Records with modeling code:
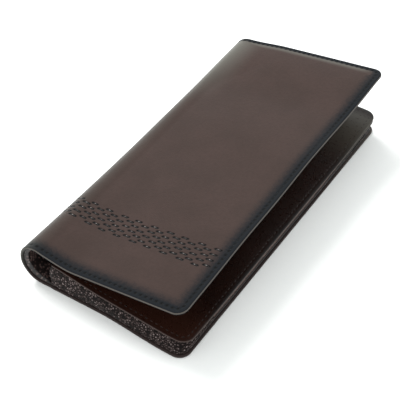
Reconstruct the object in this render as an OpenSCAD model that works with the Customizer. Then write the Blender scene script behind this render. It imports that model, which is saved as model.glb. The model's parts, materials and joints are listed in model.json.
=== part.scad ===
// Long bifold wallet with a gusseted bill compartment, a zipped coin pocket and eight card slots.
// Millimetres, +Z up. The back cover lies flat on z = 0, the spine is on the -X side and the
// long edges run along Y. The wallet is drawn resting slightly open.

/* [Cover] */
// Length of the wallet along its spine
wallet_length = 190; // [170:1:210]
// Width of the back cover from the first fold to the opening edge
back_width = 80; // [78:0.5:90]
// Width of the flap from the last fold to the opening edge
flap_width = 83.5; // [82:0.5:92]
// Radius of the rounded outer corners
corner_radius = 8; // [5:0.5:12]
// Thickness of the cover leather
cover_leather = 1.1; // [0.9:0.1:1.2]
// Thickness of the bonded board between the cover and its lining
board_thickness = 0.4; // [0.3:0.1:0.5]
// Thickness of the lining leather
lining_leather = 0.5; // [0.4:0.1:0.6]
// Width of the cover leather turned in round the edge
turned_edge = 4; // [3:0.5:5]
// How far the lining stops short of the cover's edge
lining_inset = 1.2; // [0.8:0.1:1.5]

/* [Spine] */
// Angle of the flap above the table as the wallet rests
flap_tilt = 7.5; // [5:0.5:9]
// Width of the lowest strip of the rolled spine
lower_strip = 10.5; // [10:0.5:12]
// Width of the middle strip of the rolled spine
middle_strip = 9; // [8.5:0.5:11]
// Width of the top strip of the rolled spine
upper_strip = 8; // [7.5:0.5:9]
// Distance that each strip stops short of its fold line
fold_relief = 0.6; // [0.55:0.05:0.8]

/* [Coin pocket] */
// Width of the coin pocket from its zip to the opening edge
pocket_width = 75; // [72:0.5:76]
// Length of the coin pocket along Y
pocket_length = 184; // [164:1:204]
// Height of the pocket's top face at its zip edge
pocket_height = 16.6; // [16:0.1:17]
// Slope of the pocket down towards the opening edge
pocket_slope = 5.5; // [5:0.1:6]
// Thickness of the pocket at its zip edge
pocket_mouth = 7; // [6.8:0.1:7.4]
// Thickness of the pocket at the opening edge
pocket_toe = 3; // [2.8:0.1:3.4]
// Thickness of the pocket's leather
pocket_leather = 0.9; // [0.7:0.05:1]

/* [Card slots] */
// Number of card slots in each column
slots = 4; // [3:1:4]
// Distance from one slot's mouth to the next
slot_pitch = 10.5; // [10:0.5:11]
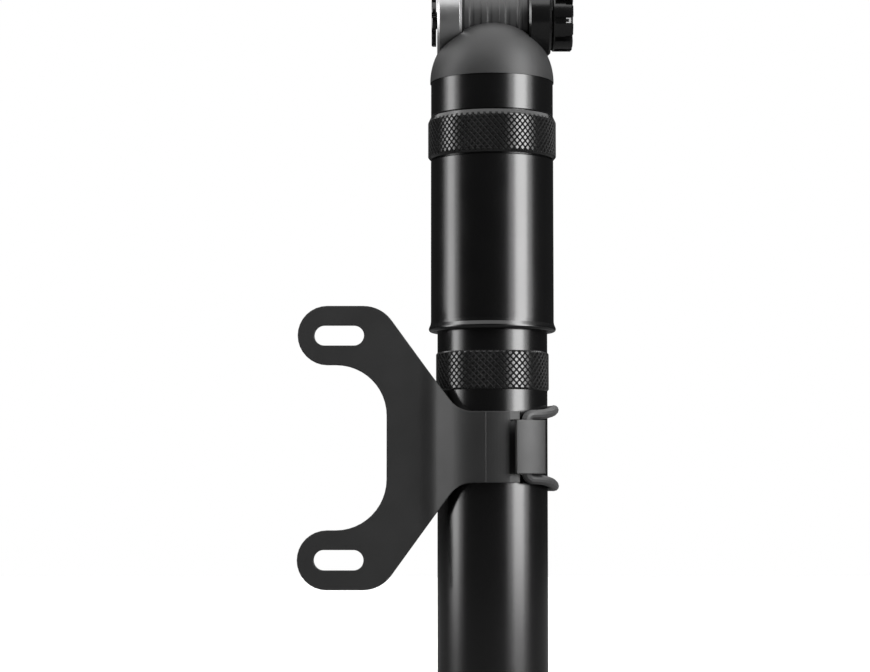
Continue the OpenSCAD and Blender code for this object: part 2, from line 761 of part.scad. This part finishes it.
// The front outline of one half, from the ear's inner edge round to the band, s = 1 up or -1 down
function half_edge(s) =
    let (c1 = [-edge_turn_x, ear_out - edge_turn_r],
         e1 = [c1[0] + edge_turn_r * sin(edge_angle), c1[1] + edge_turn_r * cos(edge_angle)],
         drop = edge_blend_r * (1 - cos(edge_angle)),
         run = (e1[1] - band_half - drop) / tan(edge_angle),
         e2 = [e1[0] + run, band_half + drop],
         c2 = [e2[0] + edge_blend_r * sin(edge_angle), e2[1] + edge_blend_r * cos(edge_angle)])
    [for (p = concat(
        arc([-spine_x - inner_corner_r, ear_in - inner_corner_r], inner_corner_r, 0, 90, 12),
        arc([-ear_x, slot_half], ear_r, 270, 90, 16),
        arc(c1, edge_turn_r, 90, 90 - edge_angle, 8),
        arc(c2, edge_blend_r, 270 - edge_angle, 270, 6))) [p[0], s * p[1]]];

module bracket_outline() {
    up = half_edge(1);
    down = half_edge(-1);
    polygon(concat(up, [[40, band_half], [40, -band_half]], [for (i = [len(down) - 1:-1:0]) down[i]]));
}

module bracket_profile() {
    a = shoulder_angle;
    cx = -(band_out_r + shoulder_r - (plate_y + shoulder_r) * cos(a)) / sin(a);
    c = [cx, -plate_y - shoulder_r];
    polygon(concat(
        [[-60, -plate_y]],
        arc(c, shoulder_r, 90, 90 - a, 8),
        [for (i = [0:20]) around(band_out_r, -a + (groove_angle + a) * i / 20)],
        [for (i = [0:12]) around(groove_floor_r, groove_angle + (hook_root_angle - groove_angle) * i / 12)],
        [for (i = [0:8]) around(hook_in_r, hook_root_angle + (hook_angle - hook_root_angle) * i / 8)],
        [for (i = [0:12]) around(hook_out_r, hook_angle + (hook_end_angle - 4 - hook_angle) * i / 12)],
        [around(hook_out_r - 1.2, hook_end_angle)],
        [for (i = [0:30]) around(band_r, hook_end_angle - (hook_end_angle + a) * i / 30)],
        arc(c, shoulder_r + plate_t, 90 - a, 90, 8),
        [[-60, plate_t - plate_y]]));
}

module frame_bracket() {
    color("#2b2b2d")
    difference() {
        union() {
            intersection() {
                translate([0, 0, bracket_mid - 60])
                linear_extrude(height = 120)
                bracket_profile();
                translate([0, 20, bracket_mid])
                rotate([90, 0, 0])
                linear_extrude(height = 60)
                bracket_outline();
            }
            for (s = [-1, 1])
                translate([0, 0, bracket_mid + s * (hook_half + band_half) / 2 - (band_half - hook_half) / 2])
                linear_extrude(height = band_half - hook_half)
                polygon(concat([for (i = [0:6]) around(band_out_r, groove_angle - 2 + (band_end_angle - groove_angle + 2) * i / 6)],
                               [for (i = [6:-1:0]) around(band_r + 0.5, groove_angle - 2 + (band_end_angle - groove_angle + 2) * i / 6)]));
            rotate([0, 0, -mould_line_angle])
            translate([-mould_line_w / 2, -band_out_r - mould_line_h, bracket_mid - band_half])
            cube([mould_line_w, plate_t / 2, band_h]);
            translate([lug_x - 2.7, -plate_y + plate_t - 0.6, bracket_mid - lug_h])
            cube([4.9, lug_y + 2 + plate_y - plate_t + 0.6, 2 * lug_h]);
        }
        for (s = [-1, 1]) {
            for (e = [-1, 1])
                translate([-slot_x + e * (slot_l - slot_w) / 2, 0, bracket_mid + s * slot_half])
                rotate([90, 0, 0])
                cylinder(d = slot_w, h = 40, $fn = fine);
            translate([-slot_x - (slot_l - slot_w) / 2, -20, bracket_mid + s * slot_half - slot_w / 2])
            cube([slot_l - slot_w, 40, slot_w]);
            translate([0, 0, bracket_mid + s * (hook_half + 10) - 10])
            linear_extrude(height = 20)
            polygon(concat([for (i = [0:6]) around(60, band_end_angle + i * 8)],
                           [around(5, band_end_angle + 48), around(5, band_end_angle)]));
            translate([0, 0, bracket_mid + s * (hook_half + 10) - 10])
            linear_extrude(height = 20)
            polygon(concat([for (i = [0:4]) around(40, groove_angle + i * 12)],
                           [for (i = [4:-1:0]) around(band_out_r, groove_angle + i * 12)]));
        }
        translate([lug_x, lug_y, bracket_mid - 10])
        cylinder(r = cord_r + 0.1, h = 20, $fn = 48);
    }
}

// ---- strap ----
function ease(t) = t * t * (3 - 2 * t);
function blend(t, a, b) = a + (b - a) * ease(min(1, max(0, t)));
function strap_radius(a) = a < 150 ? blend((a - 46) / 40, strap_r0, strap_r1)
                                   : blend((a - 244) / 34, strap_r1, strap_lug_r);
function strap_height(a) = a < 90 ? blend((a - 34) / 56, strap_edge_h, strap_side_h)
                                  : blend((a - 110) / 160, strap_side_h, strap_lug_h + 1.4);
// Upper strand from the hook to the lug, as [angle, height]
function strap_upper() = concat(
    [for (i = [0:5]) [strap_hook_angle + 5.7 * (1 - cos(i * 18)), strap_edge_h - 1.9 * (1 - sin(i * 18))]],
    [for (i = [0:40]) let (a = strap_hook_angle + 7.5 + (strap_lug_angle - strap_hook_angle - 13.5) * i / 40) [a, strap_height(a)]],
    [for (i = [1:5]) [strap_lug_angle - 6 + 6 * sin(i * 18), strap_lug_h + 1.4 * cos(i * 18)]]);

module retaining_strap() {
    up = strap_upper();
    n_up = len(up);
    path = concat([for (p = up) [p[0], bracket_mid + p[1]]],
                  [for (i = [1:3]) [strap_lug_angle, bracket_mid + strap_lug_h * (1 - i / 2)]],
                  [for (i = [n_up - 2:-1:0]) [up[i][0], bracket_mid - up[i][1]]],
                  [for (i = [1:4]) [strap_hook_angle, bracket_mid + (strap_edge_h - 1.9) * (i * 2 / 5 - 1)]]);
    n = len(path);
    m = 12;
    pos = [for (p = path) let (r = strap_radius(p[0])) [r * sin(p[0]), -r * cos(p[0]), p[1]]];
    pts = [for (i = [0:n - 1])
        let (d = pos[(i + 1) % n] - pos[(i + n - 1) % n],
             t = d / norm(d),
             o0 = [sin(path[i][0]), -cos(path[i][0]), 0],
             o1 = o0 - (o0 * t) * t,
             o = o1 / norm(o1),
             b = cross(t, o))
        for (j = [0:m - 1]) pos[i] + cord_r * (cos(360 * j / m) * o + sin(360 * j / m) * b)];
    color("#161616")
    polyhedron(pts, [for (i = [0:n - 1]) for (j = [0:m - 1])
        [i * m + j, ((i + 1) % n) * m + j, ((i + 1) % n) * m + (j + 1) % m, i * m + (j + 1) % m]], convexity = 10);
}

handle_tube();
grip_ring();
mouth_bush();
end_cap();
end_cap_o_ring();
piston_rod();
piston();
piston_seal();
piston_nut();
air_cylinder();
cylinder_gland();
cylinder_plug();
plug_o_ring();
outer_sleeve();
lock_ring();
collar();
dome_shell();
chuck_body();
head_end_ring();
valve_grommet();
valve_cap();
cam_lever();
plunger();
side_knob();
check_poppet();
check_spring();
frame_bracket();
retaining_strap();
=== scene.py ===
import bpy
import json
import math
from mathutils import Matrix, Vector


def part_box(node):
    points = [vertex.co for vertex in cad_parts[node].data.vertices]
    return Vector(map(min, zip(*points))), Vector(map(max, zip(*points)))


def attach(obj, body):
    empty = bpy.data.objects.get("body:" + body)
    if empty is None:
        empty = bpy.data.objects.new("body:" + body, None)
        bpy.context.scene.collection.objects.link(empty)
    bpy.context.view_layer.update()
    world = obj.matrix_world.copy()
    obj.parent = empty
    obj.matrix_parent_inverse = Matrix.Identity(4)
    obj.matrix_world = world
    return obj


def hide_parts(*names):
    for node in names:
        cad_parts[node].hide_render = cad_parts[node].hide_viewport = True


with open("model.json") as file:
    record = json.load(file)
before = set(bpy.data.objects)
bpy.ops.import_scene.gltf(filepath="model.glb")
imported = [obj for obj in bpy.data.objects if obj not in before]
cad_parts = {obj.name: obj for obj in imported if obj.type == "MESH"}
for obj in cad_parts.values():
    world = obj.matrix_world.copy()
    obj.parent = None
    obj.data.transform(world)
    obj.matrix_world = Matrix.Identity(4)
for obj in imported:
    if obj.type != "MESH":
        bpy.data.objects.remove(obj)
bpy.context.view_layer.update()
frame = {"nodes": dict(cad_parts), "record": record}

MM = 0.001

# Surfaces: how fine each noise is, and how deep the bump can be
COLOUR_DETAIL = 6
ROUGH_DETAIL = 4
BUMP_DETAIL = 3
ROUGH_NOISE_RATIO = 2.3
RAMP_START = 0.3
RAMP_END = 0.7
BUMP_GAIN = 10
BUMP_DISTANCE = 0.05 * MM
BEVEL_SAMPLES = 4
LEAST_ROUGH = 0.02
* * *
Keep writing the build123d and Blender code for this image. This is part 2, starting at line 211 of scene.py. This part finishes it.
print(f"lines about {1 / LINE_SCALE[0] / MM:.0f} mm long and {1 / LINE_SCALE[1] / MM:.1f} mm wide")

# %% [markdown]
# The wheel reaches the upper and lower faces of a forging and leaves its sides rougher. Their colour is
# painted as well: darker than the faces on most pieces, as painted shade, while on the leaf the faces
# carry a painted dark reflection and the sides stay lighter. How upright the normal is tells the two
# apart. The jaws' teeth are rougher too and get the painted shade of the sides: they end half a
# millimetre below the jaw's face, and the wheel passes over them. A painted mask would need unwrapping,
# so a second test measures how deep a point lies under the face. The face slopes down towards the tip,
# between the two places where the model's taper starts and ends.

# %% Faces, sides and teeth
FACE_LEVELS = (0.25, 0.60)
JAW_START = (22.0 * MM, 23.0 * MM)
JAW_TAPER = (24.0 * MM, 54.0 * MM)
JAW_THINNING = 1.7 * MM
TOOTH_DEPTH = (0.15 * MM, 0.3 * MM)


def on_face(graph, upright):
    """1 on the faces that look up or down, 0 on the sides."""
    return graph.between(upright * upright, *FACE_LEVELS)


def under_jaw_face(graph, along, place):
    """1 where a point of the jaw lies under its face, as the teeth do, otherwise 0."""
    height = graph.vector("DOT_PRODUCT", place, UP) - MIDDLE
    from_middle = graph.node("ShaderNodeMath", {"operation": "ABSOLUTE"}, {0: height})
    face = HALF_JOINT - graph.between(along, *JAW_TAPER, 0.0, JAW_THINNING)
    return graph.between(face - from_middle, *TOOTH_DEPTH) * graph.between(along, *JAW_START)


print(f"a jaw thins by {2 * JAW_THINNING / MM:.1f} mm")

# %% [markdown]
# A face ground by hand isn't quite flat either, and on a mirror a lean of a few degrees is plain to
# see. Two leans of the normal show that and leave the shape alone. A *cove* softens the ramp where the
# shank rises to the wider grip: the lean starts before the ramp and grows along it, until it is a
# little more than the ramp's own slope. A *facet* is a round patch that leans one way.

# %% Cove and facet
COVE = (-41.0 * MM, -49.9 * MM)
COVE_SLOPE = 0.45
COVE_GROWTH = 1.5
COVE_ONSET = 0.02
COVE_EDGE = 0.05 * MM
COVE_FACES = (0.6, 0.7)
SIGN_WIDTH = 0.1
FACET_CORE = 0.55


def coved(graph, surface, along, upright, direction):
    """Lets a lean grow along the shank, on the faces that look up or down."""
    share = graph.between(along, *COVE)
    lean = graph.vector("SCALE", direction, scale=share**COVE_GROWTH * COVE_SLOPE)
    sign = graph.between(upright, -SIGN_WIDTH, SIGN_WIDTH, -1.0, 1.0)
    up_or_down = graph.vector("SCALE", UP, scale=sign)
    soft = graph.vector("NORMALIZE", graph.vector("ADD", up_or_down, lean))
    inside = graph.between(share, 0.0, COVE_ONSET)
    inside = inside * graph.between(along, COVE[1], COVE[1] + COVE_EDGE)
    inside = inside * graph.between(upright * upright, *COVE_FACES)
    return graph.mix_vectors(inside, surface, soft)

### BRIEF
Lines containing the word "imported" must all be returned from the material above.

### WRITTEN REPLY
imported = [obj for obj in bpy.data.objects if obj not in before]
cad_parts = {obj.name: obj for obj in imported if obj.type == "MESH"}
for obj in imported:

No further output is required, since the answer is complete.